The left half of Figure 2 shows that while Japanese listeners’ accuracy for CC words that contained a liquid consonant, like blow, prayed, was about 85%, their accuracy for the CVC counterparts, e.g. below, parade, was about 51%, which is at chance (guessing) level. In contrast, the right half of Figure 2 shows that Japanese listeners’ performance on words that did not contain a liquid sound was around 85%, with virtually no difference between CC and CVC words.
Figure 2. Percent correct identification rate for word pairs that contained a liquid consonant, e.g. blow-below, prayed-parade (left half) and word pairs that did not contain a liquid consonant, e.g. ticked-ticket, camp-campus. Credit: Tajima/ Shattuck-Hufnagel

Why was Japanese listeners’ performance poor for words that contained a liquid consonant? One possible explanation is that liquid consonants are acoustically similar to vowel sounds. Compared to other kinds of consonants such as stops, fricatives, and nasals, liquid consonants generally have greater intensity, making them similar to vowels. Liquid consonants also generally have a clear formant structure similar to vowels, i.e. bands of salient energy stemming from resonant properties of the oral cavity.

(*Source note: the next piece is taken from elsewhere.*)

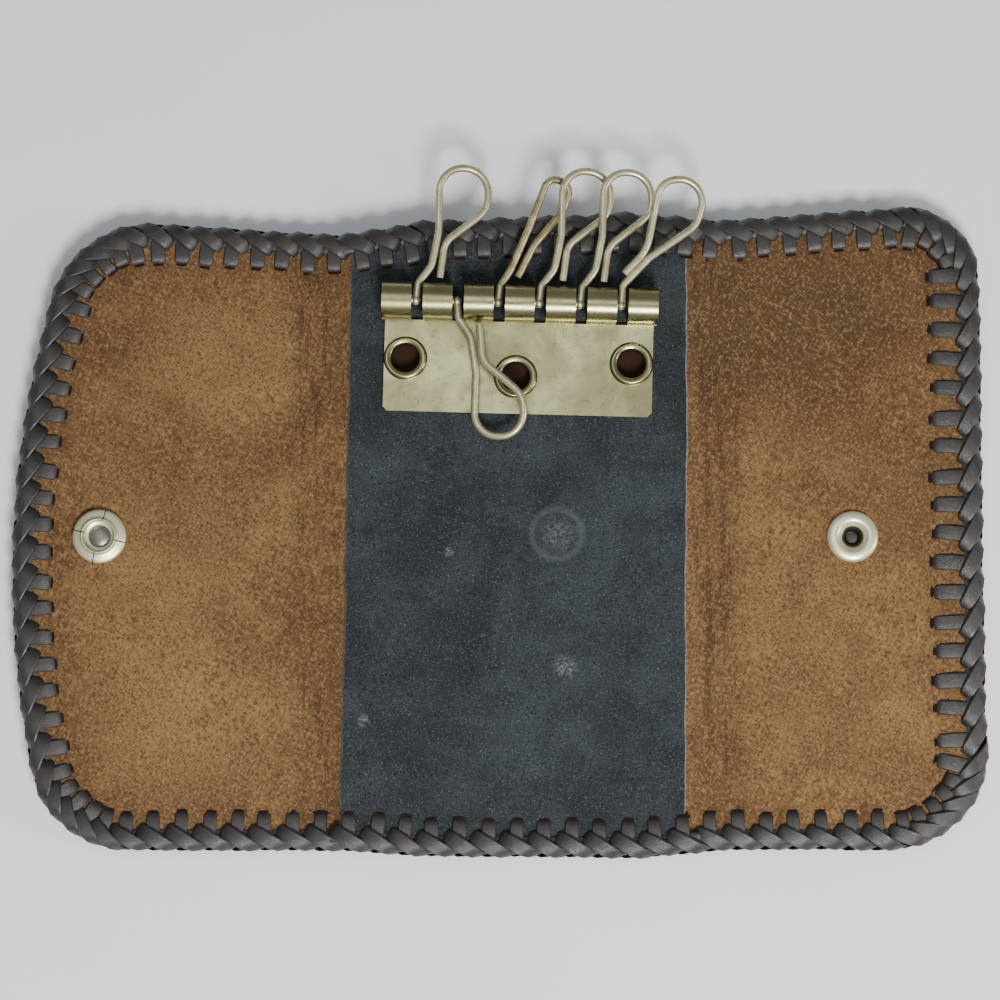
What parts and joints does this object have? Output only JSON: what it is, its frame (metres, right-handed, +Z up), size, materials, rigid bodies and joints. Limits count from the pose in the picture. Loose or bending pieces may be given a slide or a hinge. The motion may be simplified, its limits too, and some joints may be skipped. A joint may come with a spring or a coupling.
{
  "type": "key case",
  "caption": "Tri-fold leather key case with laced edges, a snap closure and swinging key hooks on a rolled metal plate, lying open.",
  "frame": {"origin": "centre of the open case's box, on the flat surface that it lies on", "axes": "+X across the three panels to the right flap, +Y up the case towards the key hooks, +Z up out of the inside face"},
  "size_m": [0.1584, 0.1128, 0.011],
  "materials": {
    "outer_leather": "suede flesh side inside, smooth dyed grain side outside",
    "liner_leather": "matte mottled lining leather",
    "lace": "satin flat lace",
    "nickel": "satin nickel plate, worn and warm",
    "nickel_wire": "nickel plated spring wire with tarnish spots",
    "snap_metal": "bright nickel plate"
  },
  "bodies": {
    "centre": {"centre_panel": "outer_leather", "liner": "liner_leather", "centre_top_lacing": "lace", "centre_bottom_lacing": "lace", "key_plate": "nickel", "plate_eyelets": "nickel"},
    "left_strip": {"left_strip": "outer_leather", "liner_left_edge": "liner_leather", "left_strip_lacing": "lace"},
    "left_flap": {"left_flap": "outer_leather", "left_flap_lacing": "lace", "snap_cap": "snap_metal", "snap_socket": "snap_metal"},
    "right_strip": {"right_strip": "outer_leather", "right_strip_lacing": "lace"},
    "right_flap": {"right_flap": "outer_leather", "right_flap_lacing": "lace", "snap_stud": "snap_metal", "stud_eyelet": "snap_metal"},
    "key_hook_1": {"key_hook_1": "nickel_wire"},
    "key_hook_2": {"key_hook_2": "nickel_wire"},
    "key_hook_3": {"key_hook_3": "nickel_wire"},
    "key_hook_4": {"key_hook_4": "nickel_wire"},
    "key_hook_5": {"key_hook_5": "nickel_wire"},
    "key_hook_6": {"key_hook_6": "nickel_wire"}
  },
  "joints": [
    {"name": "left_fold_1", "type": "hinge", "parent": "centre", "child": "left_strip", "pos_m": [-0.02003, 0, 0.00525], "axis": [0, 1, 0], "range_deg": [0, 90]},
    {"name": "left_fold_2", "type": "hinge", "parent": "left_strip", "child": "left_flap", "pos_m": [-0.03118, 0, 0.00525], "axis": [0, 1, 0], "range_deg": [0, 90]},
    {"name": "right_fold_1", "type": "hinge", "parent": "centre", "child": "right_strip", "pos_m": [0.03272, 0, 0.00525], "axis": [0, -1, 0], "range_deg": [0, 90]},
    {"name": "right_fold_2", "type": "hinge", "parent": "right_strip", "child": "right_flap", "pos_m": [0.03907, 0, 0.00525], "axis": [0, -1, 0], "range_deg": [0, 90]},
    {"name": "hook_1_swing", "type": "hinge", "parent": "centre", "child": "key_hook_1", "pos_m": [-0.01704, 0.03412, 0.00815], "axis": [0.9997, -0.0262, 0], "range_deg": [0, 180.5]},
    {"name": "hook_2_swing", "type": "hinge", "parent": "centre", "child": "key_hook_2", "pos_m": [-0.01035, 0.03394, 0.00815], "axis": [0.9997, -0.0262, 0], "range_deg": [-180.5, 0]},
    {"name": "hook_3_swing", "type": "hinge", "parent": "centre", "child": "key_hook_3", "pos_m": [-0.00365, 0.03377, 0.00815], "axis": [0.9997, -0.0262, 0], "range_deg": [0, 180.5]},
    {"name": "hook_4_swing", "type": "hinge", "parent": "centre", "child": "key_hook_4", "pos_m": [0.00305, 0.03359, 0.00815], "axis": [0.9997, -0.0262, 0], "range_deg": [0, 180.5]},
    {"name": "hook_5_swing", "type": "hinge", "parent": "centre", "child": "key_hook_5", "pos_m": [0.00975, 0.03341, 0.00815], "axis": [0.9997, -0.0262, 0], "range_deg": [0, 180.5]},
    {"name": "hook_6_swing", "type": "hinge", "parent": "centre", "child": "key_hook_6", "pos_m": [0.01645, 0.03324, 0.00815], "axis": [0.9997, -0.0262, 0], "range_deg": [0, 180.5]}
  ]
}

Because of these similarities, liquid consonants are more confusable with vowels than are other consonant types, and this may have led some listeners to interpret words with vowel + liquid sequences such as below and parade as containing just a liquid consonant without a preceding vowel, thus leading them to misperceive the words as blow and prayed. Given that the first vowel in words such as below and parade is a weak, unstressed vowel, which is short and relatively low in intensity, such misperceptions would be all the more likely.

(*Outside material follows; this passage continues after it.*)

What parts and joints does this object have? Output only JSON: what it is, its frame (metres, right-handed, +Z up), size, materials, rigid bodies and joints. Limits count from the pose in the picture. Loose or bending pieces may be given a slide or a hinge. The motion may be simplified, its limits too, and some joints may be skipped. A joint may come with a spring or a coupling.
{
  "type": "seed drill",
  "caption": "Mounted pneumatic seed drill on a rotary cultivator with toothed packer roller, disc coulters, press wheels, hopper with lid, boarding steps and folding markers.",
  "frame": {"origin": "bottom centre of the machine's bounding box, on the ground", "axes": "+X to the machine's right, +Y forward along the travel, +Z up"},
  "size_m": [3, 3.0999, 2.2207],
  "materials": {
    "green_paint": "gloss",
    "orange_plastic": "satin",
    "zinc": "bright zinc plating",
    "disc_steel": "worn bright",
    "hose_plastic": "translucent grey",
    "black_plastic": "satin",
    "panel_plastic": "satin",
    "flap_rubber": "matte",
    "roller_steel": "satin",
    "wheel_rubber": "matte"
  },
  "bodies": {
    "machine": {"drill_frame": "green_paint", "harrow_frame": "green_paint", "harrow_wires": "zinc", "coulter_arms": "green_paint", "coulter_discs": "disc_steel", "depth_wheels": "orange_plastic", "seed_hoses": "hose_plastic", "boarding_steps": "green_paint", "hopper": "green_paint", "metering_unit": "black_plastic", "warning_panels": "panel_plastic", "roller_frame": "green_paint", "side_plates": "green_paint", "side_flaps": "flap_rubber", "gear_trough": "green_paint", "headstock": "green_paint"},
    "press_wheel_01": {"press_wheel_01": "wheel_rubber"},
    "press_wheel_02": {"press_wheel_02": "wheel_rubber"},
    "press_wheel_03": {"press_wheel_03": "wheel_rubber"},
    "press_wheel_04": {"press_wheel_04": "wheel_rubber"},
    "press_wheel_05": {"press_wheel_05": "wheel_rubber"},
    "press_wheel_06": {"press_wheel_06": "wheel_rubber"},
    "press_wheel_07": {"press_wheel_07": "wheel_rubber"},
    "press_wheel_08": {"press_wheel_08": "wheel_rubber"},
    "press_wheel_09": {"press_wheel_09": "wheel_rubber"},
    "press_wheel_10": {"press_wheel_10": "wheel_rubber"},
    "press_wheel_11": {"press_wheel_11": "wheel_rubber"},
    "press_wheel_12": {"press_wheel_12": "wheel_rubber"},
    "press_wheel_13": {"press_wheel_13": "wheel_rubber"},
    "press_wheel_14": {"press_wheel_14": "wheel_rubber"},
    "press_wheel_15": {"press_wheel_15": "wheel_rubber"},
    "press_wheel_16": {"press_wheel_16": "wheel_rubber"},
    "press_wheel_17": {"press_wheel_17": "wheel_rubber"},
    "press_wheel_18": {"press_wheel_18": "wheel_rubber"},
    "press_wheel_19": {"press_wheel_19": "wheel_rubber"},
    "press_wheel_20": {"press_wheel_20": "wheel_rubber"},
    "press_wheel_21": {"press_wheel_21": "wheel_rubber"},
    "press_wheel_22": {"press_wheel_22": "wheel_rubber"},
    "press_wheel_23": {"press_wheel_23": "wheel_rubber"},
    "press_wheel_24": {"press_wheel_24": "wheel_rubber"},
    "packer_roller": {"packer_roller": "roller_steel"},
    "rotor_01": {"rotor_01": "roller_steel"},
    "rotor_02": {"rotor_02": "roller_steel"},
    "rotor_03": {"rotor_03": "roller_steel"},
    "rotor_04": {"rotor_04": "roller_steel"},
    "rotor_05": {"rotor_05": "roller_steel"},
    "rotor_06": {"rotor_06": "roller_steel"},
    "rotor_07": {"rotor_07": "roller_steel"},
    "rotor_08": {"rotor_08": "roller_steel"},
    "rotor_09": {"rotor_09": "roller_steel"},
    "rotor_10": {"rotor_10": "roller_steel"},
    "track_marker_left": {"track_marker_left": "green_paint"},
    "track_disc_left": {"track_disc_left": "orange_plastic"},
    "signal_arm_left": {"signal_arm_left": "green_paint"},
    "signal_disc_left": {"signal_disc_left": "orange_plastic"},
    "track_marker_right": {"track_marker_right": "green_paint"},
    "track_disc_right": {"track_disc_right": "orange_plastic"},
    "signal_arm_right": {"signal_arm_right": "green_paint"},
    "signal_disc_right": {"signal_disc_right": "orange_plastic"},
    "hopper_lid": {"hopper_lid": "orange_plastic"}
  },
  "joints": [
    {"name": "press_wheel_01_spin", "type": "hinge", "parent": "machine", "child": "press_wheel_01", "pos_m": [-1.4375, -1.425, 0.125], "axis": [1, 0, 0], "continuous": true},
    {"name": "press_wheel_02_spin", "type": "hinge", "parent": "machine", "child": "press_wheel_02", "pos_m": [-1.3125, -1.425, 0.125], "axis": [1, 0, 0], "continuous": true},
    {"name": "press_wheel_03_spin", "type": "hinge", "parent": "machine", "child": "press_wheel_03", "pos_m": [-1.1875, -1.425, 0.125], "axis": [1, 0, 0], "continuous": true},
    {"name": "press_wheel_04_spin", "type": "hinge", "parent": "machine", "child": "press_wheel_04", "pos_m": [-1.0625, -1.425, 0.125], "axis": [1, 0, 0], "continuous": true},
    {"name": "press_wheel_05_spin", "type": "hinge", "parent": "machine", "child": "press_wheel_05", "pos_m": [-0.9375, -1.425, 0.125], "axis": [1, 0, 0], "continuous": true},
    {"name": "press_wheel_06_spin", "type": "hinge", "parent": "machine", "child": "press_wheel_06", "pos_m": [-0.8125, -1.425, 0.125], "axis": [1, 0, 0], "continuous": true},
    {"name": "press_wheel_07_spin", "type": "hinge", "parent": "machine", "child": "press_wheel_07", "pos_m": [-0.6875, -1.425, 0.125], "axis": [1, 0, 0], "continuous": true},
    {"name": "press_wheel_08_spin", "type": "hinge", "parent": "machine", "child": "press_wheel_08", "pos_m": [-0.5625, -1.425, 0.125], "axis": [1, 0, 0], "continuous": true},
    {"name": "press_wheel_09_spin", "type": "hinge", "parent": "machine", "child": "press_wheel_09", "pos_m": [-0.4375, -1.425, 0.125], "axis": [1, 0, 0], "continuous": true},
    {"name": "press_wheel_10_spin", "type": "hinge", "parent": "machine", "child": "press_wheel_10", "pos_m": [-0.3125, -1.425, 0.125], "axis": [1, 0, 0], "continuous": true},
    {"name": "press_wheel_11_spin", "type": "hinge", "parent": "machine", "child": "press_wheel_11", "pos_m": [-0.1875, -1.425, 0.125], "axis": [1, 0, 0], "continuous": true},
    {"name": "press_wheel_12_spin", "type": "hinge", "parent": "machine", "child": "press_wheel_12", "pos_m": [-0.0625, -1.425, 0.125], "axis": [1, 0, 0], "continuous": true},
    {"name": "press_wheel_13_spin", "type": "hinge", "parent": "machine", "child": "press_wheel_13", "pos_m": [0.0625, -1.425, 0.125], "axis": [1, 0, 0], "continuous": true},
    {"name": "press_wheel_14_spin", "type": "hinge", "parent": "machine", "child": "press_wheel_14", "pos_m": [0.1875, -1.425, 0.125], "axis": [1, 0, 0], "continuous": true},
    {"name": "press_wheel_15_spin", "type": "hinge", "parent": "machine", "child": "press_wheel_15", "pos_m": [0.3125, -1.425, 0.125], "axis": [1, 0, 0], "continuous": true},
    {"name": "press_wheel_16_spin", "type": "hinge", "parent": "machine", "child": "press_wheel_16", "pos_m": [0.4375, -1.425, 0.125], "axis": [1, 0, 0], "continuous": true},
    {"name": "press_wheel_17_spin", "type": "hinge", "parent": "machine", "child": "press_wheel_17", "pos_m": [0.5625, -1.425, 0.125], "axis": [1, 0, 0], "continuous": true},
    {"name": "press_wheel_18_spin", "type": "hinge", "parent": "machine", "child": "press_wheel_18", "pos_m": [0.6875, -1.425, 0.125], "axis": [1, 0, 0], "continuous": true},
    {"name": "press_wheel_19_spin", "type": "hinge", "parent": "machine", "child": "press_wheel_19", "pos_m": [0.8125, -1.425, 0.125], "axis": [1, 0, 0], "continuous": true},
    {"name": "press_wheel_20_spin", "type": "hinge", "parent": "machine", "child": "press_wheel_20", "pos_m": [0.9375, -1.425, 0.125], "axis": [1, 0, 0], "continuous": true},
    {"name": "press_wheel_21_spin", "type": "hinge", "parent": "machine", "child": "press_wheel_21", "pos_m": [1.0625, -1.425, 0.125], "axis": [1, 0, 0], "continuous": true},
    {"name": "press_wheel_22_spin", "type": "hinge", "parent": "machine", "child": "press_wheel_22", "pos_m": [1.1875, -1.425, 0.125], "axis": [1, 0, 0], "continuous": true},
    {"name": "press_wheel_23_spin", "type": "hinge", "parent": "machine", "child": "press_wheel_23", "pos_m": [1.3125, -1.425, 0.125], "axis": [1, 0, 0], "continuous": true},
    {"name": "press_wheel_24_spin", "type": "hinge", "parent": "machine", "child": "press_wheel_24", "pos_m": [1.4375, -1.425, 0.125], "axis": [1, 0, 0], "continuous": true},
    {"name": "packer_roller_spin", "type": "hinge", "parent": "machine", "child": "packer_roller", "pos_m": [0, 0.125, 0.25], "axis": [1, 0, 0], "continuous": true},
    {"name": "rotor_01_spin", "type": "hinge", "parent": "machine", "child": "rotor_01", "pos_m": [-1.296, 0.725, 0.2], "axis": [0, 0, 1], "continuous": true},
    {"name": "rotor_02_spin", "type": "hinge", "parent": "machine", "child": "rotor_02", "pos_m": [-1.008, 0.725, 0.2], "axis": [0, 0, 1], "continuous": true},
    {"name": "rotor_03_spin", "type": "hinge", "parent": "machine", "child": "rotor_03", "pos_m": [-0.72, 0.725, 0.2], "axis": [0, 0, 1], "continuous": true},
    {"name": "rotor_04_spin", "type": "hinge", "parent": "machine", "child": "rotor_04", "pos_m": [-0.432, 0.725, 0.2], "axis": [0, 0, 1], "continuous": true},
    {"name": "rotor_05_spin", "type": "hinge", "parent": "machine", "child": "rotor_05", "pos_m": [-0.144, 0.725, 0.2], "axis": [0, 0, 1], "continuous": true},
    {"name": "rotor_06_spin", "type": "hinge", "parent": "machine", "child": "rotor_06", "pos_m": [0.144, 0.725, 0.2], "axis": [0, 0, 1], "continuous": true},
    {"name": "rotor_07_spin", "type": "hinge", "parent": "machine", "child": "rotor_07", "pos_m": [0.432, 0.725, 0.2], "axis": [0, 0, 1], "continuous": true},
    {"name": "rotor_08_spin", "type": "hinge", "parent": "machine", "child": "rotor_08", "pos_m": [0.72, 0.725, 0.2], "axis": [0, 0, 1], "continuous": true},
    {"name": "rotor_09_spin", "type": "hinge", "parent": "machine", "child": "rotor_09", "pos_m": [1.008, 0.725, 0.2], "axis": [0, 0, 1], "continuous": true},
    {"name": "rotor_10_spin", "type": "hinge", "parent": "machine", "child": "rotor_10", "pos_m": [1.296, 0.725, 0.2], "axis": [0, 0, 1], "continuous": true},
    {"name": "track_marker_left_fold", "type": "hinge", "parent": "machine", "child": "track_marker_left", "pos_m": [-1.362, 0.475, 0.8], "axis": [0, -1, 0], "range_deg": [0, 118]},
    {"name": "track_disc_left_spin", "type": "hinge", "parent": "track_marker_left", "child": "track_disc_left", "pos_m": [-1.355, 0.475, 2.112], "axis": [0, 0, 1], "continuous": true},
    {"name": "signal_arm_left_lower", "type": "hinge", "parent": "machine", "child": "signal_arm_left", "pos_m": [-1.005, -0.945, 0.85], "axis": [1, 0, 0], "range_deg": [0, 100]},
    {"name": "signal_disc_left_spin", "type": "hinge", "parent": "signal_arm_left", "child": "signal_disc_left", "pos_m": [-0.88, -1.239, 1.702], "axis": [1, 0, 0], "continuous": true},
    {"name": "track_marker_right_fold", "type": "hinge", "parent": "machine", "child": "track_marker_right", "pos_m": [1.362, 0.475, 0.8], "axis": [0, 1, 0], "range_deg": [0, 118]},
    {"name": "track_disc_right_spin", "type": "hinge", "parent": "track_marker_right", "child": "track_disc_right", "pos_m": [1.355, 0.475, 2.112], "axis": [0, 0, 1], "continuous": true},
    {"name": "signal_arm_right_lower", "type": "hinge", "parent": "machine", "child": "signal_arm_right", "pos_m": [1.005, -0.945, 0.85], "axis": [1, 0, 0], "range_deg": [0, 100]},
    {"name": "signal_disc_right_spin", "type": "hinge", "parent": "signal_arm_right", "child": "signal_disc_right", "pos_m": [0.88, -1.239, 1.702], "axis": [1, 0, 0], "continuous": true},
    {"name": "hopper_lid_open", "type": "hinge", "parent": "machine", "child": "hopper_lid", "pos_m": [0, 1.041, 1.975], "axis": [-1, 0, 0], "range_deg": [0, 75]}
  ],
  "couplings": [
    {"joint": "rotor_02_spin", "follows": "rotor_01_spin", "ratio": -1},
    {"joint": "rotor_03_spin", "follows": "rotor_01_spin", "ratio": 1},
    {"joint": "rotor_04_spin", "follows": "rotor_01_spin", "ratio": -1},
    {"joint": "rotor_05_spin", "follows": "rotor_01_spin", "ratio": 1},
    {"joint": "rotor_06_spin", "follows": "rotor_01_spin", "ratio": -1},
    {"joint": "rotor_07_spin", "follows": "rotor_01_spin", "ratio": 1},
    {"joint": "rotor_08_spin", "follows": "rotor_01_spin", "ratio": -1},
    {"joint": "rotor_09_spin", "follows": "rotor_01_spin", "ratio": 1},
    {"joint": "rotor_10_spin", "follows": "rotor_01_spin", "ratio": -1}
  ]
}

Another possible explanation for why Japanese listeners were poorer with CVC words than CC word may have to do with the listeners’ familiarity with the target words and their pronunciation.  That is, listeners may have felt reluctant to select words which they were not familiar with or did not know how to pronounce. When the Japanese listeners were asked to rate their subjective familiarity with each of the English words used in this study using a 7-point scale, from 1 (not familiar at all) to 7 (very familiar), it turned out that their ratings were higher on average for CC words (4.8) than for CVC words (4.1).

Furthermore, identification accuracy showed a moderate positive correlation (r = 0.45) with familiarity rating, indicating that words that were more familiar to Japanese listeners tended to be more correctly identified. These results suggest that listeners’ performance in the identification task was partly affected by how familiar they were with the English words.

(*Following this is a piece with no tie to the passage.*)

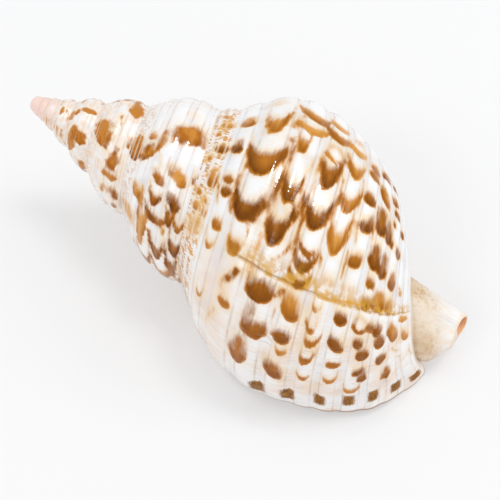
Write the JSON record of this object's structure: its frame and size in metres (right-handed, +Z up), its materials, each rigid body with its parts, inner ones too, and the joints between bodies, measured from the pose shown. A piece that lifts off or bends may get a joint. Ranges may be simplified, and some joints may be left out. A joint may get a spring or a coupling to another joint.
{
  "type": "tritons trumpet shell",
  "caption": "Large tapering spiral sea shell lying mouth down, with spiral ribs, thickened ridges, a wide flared mouth and a short open canal.",
  "frame": {"origin": "middle of the underside of the bounding box, on the surface that the shell lies on", "axes": "+X from the spire's tip towards the canal, +Y away from the mouth's outer lip, +Z up"},
  "size_m": [0.2346, 0.1326, 0.1108],
  "materials": {
    "shell": "glossy porcelain, creamy white with brown crescent marks"
  },
  "bodies": {
    "root": {"shell": "shell"}
  },
  "joints": []
}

Put together, the present study suggests that Japanese learners of English indeed have difficulty correctly identifying spoken English words that are distinguished by the presence vs. absence of a vowel. From a theoretical standpoint, the results are intriguing because they are not in accord with predictions based on vowel epenthesis, and suggests that detailed properties of the target words affect the results in subtle ways. From a practical standpoint, the results suggest that it would be worthwhile to develop ways to improve learners’ skills in listening to these distinctions.


  • Tajima, K., Erickson, D., and Nagao, K. (2003). Production of syllable structure in a second language: Factors affecting vowel epenthesis in Japanese-accented English. In Burleson, D., Dillon, C., and Port, R. (eds.), Indiana University Working Papers in Linguistics 4, Speech Prosody and Timing: Dynamic Aspects of Speech. IULC Publications.
  • Tajima, K. (2004). Stimuus-related effects on the perception of syllables in second-language speech. Bulletin of the Faculty of Letters, vol. 49, Hosei University.
  • Dupoux, E., Kakehi, K., Hirose, Y., Pallier, C., and Mehler, J. (1999). Epenthetic vowels in Japanese: A perceptual illusion? Journal of Experimental Psychology: Human Perception and Performance, 25, 1568-1578.